[begin DATASET EXCERPTS]
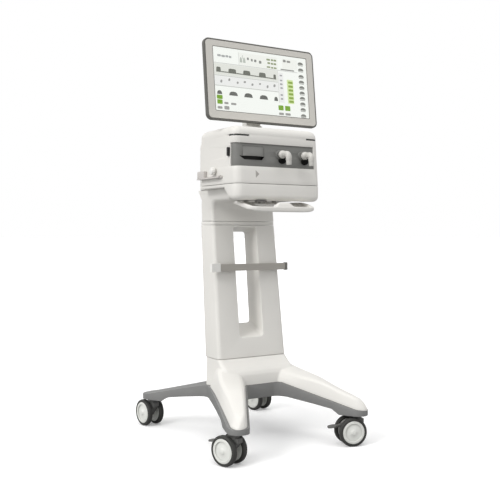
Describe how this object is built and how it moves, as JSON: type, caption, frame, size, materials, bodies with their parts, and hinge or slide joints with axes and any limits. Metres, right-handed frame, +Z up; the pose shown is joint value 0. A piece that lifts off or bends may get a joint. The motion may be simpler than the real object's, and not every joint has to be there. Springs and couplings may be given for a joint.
{
  "type": "mechanical ventilator",
  "caption": "Intensive-care mechanical ventilator with a tilting touchscreen and front gas ports, standing on a slim windowed column over a star-shaped caster trolley with braked wheels.",
  "frame": {"origin": "on the floor, on the middle plane, level with the patient unit above the middle of the caster base", "axes": "+Z up; the screen and the patient ports face -Y; +X is to the right for someone facing the screen"},
  "size_m": [0.5959, 0.7503, 1.4291],
  "materials": {
    "frame_grey": "fine satin powder coat",
    "socket_steel": "turned, bright",
    "white_shell": "fine matt moulded texture",
    "panel_grey_light": "fine matt moulded texture",
    "rail_alu": "satin anodised",
    "cap_white": "smooth satin",
    "cap_dark": "satin",
    "band_grey": "fine matt moulded texture",
    "elbow_grey": "satin",
    "module_grey": "satin",
    "signal_black": "smoked translucent",
    "rear_metal": "satin",
    "black_plastic": "satin",
    "brass_fitting": "machined",
    "pcb_green": "solder mask",
    "battery_case": "shrink film",
    "impeller_white": "smooth",
    "bezel_light": "smooth satin",
    "rim_grey": "soft satin",
    "screen_glass": "anti-glare coated",
    "screen_lit": "lit display",
    "fork_grey": "glass-filled nylon, satin",
    "hub_white": "smooth satin",
    "tyre_dark": "smooth tread"
  },
  "bodies": {
    "root": {"base_frame": "frame_grey", "caster_sockets": "socket_steel", "base_cover": "white_shell", "column_spine": "socket_steel", "column_shell": "white_shell", "column_back": "panel_grey_light", "column_head": "white_shell", "push_handle": "white_shell", "rail_bar": "rail_alu", "rail_standoffs": "socket_steel", "rail_cap_left": "cap_white", "rail_cap_right": "cap_dark", "base_screws": "socket_steel", "unit_tray": "white_shell", "unit_housing": "white_shell", "port_panel": "band_grey", "sensor_cassette": "module_grey", "alarm_lights": "signal_black", "rear_panel": "rear_metal", "side_bracket": "module_grey", "gas_inlets": "brass_fitting", "power_inlet": "black_plastic", "mainboard": "pcb_green", "power_supply": "rear_metal", "battery_packs": "battery_case", "blower_housing": "rear_metal", "fan_frame": "black_plastic", "neck_base": "white_shell"},
    "fl_caster": {"caster_fl_fork": "fork_grey", "caster_fl_axle": "socket_steel"},
    "fl_wheels": {"caster_fl_hubs": "hub_white", "caster_fl_tyres": "tyre_dark"},
    "fl_brake": {"caster_fl_pedal": "fork_grey"},
    "fr_caster": {"caster_fr_fork": "fork_grey", "caster_fr_axle": "socket_steel"},
    "fr_wheels": {"caster_fr_hubs": "hub_white", "caster_fr_tyres": "tyre_dark"},
    "fr_brake": {"caster_fr_pedal": "fork_grey"},
    "rl_caster": {"caster_rl_fork": "fork_grey", "caster_rl_axle": "socket_steel"},
    "rl_wheels": {"caster_rl_hubs": "hub_white", "caster_rl_tyres": "tyre_dark"},
    "rr_caster": {"caster_rr_fork": "fork_grey", "caster_rr_axle": "socket_steel"},
    "rr_wheels": {"caster_rr_hubs": "hub_white", "caster_rr_tyres": "tyre_dark"},
    "hatch": {"access_hatch": "band_grey"},
    "exp_port": {"exp_elbow": "elbow_grey"},
    "insp_port": {"insp_elbow": "elbow_grey"},
    "knob": {"side_knob": "cap_white"},
    "latch": {"side_latch": "black_plastic"},
    "switch": {"power_switch": "black_plastic"},
    "impeller": {"blower_impeller": "impeller_white"},
    "fan": {"fan_rotor": "black_plastic"},
    "yoke": {"monitor_yoke": "panel_grey_light"},
    "screen": {"monitor_rear": "panel_grey_light", "monitor_bezel": "bezel_light", "monitor_rim": "rim_grey", "touch_glass": "screen_glass", "lcd_panel": "screen_lit"}
  },
  "joints": [
    {"name": "fl_swivel", "type": "hinge", "parent": "root", "child": "fl_caster", "pos_m": [-0.25, -0.345, 0.11], "axis": [0, 0, 1], "continuous": true},
    {"name": "fl_roll", "type": "hinge", "parent": "fl_caster", "child": "fl_wheels", "pos_m": [-0.25814, -0.32136, 0.05], "axis": [0.9455, 0.3256, 0], "continuous": true},
    {"name": "fl_brake_press", "type": "hinge", "parent": "fl_caster", "child": "fl_brake", "pos_m": [-0.26107, -0.31285, 0.078], "axis": [0.9455, 0.3256, 0], "range_deg": [-10, 0]},
    {"name": "fr_swivel", "type": "hinge", "parent": "root", "child": "fr_caster", "pos_m": [0.25, -0.345, 0.11], "axis": [0, 0, 1], "continuous": true},
    {"name": "fr_roll", "type": "hinge", "parent": "fr_caster", "child": "fr_wheels", "pos_m": [0.22622, -0.33727, 0.05], "axis": [0.309, 0.9511, 0], "continuous": true},
    {"name": "fr_brake_press", "type": "hinge", "parent": "fr_caster", "child": "fr_brake", "pos_m": [0.21766, -0.33449, 0.078], "axis": [0.309, 0.9511, 0], "range_deg": [-10, 0]},
    {"name": "rl_swivel", "type": "hinge", "parent": "root", "child": "rl_caster", "pos_m": [-0.25, 0.28, 0.11], "axis": [0, 0, 1], "continuous": true},
    {"name": "rl_roll", "type": "hinge", "parent": "rl_caster", "child": "rl_wheels", "pos_m": [-0.25348, 0.30476, 0.05], "axis": [0.9903, 0.1392, 0], "continuous": true},
    {"name": "rr_swivel", "type": "hinge", "parent": "root", "child": "rr_caster", "pos_m": [0.25, 0.28, 0.11], "axis": [0, 0, 1], "continuous": true},
    {"name": "rr_roll", "type": "hinge", "parent": "rr_caster", "child": "rr_wheels", "pos_m": [0.24566, 0.30462, 0.05], "axis": [0.9848, 0.1736, 0], "continuous": true},
    {"name": "hatch_open", "type": "hinge", "parent": "root", "child": "hatch", "pos_m": [-0.102, -0.2195, 1.044], "axis": [1, 0, 0], "range_deg": [-80, 0]},
    {"name": "exp_elbow_turn", "type": "hinge", "parent": "root", "child": "exp_port", "pos_m": [0.005, -0.214, 1.02], "axis": [0, -1, 0], "continuous": true},
    {"name": "insp_elbow_turn", "type": "hinge", "parent": "root", "child": "insp_port", "pos_m": [0.101, -0.214, 1.02], "axis": [0, -1, 0], "continuous": true},
    {"name": "side_knob_turn", "type": "hinge", "parent": "root", "child": "knob", "pos_m": [-0.185, -0.085, 0.964], "axis": [-1, 0, 0], "range_deg": [0, 270]},
    {"name": "side_latch_press", "type": "slide", "parent": "root", "child": "latch", "axis": [1, 0, 0], "range_m": [0, 0.003]},
    {"name": "power_rocker", "type": "hinge", "parent": "root", "child": "switch", "pos_m": [0.1, 0.082, 0.95], "axis": [0, 0, 1], "range_deg": [-8, 8]},
    {"name": "blower_spin", "type": "hinge", "parent": "root", "child": "impeller", "pos_m": [0.04, -0.11, 0.985], "axis": [0, 0, 1], "continuous": true},
    {"name": "fan_spin", "type": "hinge", "parent": "root", "child": "fan", "pos_m": [0.07, 0.07, 1.035], "axis": [0, 1, 0], "continuous": true},
    {"name": "monitor_swivel", "type": "hinge", "parent": "root", "child": "yoke", "pos_m": [0, -0.04, 1.127], "axis": [0, 0, 1], "range_deg": [-90, 90]},
    {"name": "monitor_tilt", "type": "hinge", "parent": "yoke", "child": "screen", "pos_m": [0, -0.04, 1.225], "axis": [1, 0, 0], "range_deg": [-20, 10]}
  ]
}
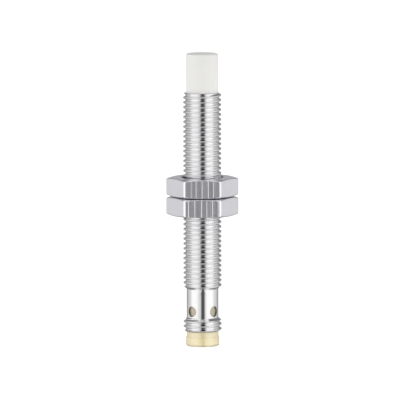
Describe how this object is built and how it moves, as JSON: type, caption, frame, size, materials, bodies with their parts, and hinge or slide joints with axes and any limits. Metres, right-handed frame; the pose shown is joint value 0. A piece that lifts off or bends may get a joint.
[end DATASET EXCERPTS]
> **WHAT THE TASK ASKS**
Each line of the material that holds the string "slide" counts once; give the total alone.

> **TASK RESULT**
3